- **Exercise**: Set down only the lines running from the one with "in imported if" to the one with "BEAD_SMOOTH_ANGLE = math.radians(50)", both lines included, exactly as they stand, please.

[Modeling code records]
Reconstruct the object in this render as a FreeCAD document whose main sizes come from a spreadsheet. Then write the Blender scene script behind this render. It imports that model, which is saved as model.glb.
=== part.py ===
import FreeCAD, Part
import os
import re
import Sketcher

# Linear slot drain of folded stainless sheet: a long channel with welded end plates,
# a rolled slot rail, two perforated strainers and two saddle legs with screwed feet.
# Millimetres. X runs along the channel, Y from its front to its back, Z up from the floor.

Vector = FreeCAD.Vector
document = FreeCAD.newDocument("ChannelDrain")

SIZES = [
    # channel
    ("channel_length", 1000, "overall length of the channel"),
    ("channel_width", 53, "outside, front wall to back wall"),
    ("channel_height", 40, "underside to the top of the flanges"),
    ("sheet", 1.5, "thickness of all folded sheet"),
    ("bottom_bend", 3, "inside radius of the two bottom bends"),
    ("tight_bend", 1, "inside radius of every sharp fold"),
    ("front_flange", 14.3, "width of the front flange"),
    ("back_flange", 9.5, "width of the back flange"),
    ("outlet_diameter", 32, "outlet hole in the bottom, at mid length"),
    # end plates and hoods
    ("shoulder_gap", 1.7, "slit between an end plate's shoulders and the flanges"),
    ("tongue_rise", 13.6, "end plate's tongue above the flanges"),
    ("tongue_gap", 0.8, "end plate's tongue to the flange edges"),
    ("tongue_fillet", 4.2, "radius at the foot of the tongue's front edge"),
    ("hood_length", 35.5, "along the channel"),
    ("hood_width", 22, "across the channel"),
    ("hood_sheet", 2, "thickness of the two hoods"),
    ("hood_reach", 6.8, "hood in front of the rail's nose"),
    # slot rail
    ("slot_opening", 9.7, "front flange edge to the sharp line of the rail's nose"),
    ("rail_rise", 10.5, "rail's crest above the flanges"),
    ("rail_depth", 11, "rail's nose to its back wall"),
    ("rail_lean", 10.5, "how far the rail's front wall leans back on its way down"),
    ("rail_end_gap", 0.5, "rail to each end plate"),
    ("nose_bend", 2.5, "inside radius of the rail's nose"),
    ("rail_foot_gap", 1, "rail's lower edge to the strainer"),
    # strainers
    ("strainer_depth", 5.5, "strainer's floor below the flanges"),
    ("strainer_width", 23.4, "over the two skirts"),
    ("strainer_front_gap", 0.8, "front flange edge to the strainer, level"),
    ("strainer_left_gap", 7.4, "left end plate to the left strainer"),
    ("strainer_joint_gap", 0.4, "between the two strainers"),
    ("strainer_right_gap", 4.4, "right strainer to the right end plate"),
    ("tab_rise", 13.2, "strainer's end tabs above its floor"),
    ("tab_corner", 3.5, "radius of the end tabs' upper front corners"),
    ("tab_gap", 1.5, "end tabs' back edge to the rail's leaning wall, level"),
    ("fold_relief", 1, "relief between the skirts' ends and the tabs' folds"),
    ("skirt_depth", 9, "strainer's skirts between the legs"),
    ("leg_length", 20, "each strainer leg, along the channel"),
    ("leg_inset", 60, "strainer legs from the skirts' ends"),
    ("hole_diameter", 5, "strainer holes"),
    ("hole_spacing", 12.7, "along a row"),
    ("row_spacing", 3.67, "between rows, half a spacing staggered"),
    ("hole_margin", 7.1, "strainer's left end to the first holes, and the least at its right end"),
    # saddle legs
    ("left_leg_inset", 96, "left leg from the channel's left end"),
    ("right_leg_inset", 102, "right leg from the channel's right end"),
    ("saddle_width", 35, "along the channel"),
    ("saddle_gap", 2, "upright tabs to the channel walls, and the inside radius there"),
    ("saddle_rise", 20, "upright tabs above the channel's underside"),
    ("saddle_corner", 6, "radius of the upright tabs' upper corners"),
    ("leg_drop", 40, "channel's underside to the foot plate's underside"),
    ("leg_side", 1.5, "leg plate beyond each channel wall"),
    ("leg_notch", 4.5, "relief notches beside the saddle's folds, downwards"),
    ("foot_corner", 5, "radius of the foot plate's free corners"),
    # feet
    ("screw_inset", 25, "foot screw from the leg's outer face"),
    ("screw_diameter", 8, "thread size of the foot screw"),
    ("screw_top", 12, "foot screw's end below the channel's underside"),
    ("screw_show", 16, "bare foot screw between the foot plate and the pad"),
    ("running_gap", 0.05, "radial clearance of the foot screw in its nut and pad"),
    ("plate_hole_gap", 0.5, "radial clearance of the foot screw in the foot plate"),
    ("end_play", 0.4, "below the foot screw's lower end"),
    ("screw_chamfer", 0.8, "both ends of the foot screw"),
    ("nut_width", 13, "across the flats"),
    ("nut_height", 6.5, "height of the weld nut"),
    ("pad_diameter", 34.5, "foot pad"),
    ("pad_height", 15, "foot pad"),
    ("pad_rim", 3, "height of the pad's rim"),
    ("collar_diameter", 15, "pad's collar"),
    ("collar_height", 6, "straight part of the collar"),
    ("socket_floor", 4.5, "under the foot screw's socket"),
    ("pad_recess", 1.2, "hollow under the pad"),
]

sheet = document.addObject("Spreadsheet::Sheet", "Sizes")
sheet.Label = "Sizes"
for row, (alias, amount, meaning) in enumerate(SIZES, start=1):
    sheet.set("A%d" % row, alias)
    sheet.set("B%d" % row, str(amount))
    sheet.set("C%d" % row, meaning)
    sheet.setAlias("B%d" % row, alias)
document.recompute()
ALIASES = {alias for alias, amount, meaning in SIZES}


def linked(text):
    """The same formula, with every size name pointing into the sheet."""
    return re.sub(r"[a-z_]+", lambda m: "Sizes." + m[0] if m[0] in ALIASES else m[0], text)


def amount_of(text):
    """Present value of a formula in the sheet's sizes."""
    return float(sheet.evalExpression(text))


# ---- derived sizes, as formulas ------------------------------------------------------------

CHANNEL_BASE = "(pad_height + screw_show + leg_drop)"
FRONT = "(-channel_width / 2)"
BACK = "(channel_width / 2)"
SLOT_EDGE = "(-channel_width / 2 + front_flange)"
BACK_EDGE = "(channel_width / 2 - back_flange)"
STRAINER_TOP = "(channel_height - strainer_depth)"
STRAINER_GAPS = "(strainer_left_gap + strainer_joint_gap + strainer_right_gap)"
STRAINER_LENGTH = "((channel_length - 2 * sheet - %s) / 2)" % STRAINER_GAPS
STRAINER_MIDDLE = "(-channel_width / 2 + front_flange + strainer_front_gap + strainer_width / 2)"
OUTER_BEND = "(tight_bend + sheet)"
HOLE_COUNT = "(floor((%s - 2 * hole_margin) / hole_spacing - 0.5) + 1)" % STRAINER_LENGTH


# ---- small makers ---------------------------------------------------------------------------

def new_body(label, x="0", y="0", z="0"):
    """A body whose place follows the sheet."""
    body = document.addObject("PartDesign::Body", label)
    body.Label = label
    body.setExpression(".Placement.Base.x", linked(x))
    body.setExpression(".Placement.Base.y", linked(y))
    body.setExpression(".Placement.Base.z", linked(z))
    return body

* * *

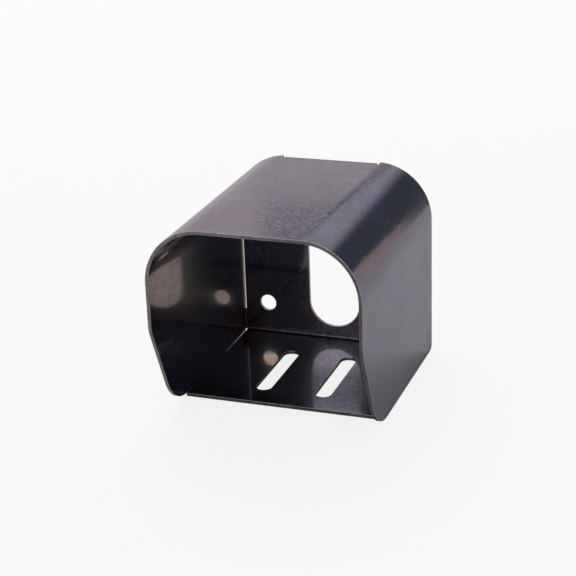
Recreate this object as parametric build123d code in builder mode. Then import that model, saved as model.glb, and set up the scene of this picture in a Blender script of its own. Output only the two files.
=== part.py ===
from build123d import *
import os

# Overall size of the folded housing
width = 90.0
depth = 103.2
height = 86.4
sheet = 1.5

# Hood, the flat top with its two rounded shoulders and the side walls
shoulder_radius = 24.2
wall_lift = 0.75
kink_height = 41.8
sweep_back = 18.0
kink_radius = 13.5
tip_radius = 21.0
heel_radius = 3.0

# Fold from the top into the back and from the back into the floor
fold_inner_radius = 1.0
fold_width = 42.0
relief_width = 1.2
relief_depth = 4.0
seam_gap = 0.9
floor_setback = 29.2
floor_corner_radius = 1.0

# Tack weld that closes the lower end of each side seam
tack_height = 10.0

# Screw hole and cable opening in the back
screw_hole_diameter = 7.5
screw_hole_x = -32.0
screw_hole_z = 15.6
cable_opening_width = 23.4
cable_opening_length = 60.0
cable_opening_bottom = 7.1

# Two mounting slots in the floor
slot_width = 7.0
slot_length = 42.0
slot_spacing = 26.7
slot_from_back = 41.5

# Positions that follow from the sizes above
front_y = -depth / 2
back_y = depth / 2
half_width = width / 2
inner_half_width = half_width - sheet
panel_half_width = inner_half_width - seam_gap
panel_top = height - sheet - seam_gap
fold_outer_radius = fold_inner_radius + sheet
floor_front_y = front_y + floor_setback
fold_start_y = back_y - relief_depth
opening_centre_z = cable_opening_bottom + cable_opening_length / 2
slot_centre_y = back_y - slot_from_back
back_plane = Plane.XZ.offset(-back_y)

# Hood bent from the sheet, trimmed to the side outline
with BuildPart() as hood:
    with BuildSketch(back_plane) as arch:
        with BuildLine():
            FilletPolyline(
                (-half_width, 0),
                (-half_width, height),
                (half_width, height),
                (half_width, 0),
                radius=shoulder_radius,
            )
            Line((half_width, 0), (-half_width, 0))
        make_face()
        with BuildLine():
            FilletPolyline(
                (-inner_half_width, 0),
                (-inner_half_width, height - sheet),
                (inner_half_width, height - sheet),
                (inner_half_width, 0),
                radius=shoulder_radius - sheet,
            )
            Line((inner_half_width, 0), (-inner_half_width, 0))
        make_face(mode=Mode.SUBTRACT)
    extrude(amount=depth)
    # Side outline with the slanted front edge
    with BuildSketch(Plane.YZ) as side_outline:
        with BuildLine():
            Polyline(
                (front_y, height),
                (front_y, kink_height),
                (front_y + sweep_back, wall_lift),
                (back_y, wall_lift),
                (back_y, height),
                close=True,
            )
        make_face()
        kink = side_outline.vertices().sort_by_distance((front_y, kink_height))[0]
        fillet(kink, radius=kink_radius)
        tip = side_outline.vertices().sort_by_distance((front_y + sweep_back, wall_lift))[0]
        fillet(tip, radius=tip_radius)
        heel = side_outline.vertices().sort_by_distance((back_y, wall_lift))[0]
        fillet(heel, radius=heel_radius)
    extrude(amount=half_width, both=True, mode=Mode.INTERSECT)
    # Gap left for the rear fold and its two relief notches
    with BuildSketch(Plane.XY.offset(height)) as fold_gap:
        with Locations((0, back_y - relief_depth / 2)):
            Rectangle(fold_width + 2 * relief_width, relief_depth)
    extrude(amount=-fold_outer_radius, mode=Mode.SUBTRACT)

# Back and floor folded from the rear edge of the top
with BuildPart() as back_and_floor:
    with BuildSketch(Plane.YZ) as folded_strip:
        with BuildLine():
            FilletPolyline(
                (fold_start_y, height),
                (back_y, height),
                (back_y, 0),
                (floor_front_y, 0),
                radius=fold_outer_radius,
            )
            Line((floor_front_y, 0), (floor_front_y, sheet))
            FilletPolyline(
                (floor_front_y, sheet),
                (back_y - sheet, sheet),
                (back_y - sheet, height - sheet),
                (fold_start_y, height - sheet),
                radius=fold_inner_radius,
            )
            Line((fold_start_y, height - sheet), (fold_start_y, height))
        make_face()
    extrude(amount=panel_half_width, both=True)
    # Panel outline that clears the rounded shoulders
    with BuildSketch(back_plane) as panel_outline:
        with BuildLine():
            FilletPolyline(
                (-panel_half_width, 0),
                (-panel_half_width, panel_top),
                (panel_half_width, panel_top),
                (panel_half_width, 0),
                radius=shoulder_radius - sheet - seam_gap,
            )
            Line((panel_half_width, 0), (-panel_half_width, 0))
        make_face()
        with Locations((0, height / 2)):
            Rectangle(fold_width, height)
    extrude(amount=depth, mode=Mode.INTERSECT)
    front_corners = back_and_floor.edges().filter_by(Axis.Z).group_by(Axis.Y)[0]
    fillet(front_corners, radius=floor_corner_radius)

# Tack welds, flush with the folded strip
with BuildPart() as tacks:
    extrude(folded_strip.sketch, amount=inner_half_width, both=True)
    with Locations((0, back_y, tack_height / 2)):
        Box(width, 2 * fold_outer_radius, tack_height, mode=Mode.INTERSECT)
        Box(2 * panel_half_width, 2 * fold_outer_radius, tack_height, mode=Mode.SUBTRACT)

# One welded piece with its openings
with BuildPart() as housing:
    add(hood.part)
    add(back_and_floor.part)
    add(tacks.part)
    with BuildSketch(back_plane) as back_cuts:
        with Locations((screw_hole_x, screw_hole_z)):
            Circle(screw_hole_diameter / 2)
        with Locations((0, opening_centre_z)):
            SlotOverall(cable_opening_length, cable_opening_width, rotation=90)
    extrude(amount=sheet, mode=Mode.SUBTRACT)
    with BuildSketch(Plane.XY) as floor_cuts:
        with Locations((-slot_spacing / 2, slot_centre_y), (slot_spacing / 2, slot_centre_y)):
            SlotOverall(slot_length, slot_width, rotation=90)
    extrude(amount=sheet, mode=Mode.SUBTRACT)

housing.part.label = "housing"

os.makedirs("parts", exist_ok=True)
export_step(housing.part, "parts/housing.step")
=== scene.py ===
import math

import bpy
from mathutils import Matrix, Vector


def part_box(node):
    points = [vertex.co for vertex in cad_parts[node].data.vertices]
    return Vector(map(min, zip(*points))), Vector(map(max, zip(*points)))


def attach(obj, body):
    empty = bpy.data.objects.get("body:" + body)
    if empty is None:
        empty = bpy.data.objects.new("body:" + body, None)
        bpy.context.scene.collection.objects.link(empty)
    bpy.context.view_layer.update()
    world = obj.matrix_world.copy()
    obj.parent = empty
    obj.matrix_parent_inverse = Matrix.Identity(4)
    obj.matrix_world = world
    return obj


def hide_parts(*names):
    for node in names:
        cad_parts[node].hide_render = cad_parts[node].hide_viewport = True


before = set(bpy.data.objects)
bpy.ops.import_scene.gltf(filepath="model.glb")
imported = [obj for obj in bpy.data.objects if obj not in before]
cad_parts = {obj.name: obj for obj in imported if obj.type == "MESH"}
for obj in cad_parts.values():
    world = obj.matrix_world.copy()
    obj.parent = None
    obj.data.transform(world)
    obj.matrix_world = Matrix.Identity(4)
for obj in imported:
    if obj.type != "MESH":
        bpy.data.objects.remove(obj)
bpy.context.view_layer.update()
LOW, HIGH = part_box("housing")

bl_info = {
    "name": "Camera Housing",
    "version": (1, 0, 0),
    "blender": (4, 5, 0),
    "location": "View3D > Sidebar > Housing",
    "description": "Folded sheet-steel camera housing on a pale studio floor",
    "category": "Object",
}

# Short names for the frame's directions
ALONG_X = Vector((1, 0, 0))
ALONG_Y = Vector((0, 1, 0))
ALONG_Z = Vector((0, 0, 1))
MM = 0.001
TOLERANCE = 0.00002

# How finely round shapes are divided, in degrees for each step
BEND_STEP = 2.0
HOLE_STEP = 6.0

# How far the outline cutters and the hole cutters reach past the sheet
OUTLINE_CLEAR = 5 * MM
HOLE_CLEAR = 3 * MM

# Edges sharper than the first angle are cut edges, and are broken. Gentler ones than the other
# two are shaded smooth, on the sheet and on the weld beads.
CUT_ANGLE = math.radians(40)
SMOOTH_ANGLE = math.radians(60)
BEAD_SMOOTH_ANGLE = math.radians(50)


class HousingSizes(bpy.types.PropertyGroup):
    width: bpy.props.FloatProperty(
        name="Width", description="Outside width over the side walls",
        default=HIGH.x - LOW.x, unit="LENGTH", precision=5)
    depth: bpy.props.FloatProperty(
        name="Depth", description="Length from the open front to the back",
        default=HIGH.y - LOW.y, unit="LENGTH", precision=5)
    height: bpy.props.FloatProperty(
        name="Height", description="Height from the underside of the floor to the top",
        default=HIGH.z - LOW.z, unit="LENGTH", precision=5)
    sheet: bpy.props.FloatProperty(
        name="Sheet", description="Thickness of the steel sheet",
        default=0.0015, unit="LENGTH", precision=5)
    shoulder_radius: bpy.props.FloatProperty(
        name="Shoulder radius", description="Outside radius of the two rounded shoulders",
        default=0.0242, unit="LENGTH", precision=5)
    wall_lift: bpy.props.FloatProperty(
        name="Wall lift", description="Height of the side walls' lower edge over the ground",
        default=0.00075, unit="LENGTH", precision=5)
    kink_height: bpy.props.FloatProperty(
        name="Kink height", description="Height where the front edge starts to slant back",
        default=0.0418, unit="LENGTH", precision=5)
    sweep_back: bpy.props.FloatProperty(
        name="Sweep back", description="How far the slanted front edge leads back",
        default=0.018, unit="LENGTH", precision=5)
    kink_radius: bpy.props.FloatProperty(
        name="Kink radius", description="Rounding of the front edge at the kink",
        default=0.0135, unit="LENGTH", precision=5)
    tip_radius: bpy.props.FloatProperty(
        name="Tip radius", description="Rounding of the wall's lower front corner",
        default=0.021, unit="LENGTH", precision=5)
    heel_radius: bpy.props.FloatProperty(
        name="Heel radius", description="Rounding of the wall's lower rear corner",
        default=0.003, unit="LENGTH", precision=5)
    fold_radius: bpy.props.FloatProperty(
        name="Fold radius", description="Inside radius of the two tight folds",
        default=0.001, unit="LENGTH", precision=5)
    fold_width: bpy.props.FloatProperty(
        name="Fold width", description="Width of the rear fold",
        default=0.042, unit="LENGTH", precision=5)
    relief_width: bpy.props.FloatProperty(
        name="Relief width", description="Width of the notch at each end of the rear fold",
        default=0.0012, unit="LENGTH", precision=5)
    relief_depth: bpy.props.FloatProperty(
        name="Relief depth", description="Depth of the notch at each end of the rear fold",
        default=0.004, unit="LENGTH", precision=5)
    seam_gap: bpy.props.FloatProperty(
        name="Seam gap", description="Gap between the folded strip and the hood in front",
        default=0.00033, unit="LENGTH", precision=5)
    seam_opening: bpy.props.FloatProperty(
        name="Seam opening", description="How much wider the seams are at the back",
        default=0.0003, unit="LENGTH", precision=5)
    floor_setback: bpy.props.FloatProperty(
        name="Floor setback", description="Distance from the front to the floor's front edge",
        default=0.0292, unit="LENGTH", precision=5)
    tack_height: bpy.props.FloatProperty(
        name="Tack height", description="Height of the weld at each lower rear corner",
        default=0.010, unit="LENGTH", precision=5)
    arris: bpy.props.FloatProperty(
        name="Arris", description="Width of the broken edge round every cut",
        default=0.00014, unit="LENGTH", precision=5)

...

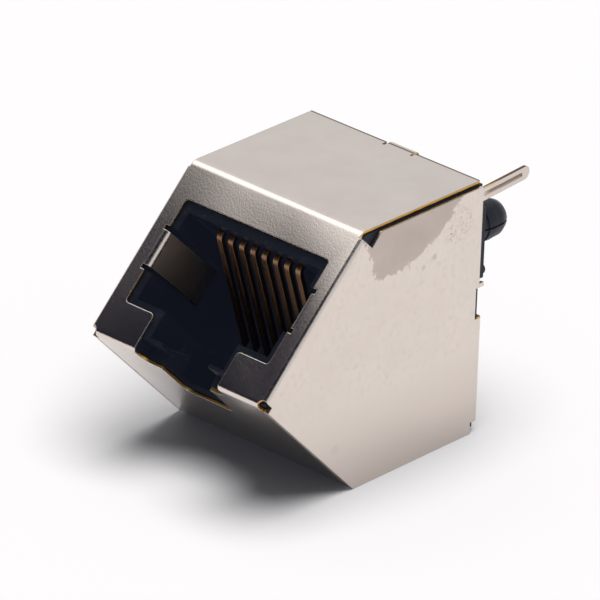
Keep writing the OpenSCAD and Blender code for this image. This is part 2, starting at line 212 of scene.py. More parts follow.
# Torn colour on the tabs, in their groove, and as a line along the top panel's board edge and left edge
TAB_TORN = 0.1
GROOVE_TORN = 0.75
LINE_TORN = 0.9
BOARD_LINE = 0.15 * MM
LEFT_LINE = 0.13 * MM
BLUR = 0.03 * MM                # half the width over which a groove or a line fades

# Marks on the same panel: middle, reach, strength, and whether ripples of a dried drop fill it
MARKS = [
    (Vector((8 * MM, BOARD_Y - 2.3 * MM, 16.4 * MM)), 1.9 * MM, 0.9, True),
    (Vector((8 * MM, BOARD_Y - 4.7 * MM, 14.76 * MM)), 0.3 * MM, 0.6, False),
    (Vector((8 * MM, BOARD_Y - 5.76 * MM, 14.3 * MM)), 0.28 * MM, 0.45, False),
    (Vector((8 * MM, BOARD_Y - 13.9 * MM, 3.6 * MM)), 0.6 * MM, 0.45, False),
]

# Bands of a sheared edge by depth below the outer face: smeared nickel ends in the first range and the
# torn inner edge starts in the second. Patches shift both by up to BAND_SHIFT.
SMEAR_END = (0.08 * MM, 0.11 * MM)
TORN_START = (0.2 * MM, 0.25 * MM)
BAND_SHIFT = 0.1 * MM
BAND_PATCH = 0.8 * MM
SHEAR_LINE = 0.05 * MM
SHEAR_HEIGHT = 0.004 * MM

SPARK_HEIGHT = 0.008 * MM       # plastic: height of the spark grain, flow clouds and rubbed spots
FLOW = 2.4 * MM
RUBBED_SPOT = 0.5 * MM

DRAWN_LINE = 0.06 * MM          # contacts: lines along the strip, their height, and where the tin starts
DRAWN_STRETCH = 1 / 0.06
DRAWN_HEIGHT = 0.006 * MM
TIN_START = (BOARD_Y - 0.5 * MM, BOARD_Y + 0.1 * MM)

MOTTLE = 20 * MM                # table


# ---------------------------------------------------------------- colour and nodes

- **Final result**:
cad_parts = {obj.name: obj for obj in imported if obj.type == "MESH"}
for obj in cad_parts.values():
    world = obj.matrix_world.copy()
    obj.parent = None
    obj.data.transform(world)
    obj.matrix_world = Matrix.Identity(4)
for obj in imported:
    if obj.type != "MESH":
        bpy.data.objects.remove(obj)
bpy.context.view_layer.update()
LOW, HIGH = part_box("housing")

bl_info = {
    "name": "Camera Housing",
    "version": (1, 0, 0),
    "blender": (4, 5, 0),
    "location": "View3D > Sidebar > Housing",
    "description": "Folded sheet-steel camera housing on a pale studio floor",
    "category": "Object",
}

# Short names for the frame's directions
ALONG_X = Vector((1, 0, 0))
ALONG_Y = Vector((0, 1, 0))
ALONG_Z = Vector((0, 0, 1))
MM = 0.001
TOLERANCE = 0.00002

# How finely round shapes are divided, in degrees for each step
BEND_STEP = 2.0
HOLE_STEP = 6.0

# How far the outline cutters and the hole cutters reach past the sheet
OUTLINE_CLEAR = 5 * MM
HOLE_CLEAR = 3 * MM

# Edges sharper than the first angle are cut edges, and are broken. Gentler ones than the other
# two are shaded smooth, on the sheet and on the weld beads.
CUT_ANGLE = math.radians(40)
SMOOTH_ANGLE = math.radians(60)
BEAD_SMOOTH_ANGLE = math.radians(50)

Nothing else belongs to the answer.